The Workflow Execution Gantt Chart section breaks down the workflow how long it took to run each job. You can click on a job in the gantt chart and it will report the job name and runtime.

The Host Over Time Chart section displays a gantt chart where you can see what jobs in the workflow ran on a given machine.

Reuse of data from a previous workflow

One of the features of Pegasus is to reuse the data products of prior runs. This can be used to expand an analysis or recover a run with mistaken settings without duplicating work.
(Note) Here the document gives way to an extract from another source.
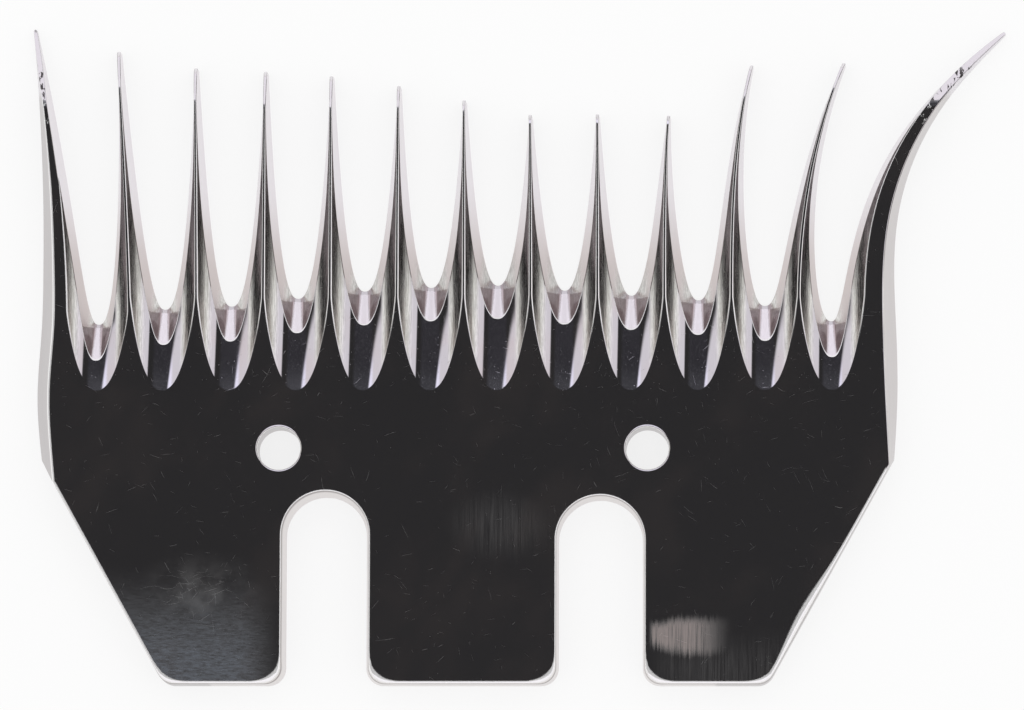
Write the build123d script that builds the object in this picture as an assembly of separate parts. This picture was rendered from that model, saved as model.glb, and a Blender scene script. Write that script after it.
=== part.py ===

Generate the full workflow you want to do

First generate the full workflow for the run you would like to do as normal, following the instructions of this page from How to run, but stop before planning the workflow in Planning and Submitting the Workflow.

Select the files you want to reuse from the prior run

Locate the directory of the run that you would like to reuse. There is a file called GRB${GRB_NAME}/output.map, that contains a listing of all of the data products of the prior workflow.

Select the entries for files that you would like to skip generating again and place that into a new file. The example below selects all the inspiral and tmpltbank jobs and places their entries into a new listing called prior_data.map.:

# Lets get the tmpltbank entries
cat /path/to/old/run/GRB${GRB_NAME}/output.map | grep 'TMPLTBANK' > prior_data.map

# Add in the inspiral  files
cat /path/to/old/run/GRB${GRB_NAME}/output.map | grep 'INSPIRAL' >> prior_data.map

Note

You can include files in the prior data listing that wouldn’t be generated anyway by your new run. These are simply ignored.

Plan the workflow

From the directory where the dax was created, run the planning script:

pycbc_submit_dax --dax pygrb.dax --accounting-group <your.accounting.group.tag> --cache-file /path/to/prior_data.map

Follow the remaining Planning and Submitting the Workflow instructions to submit your reduced workflow.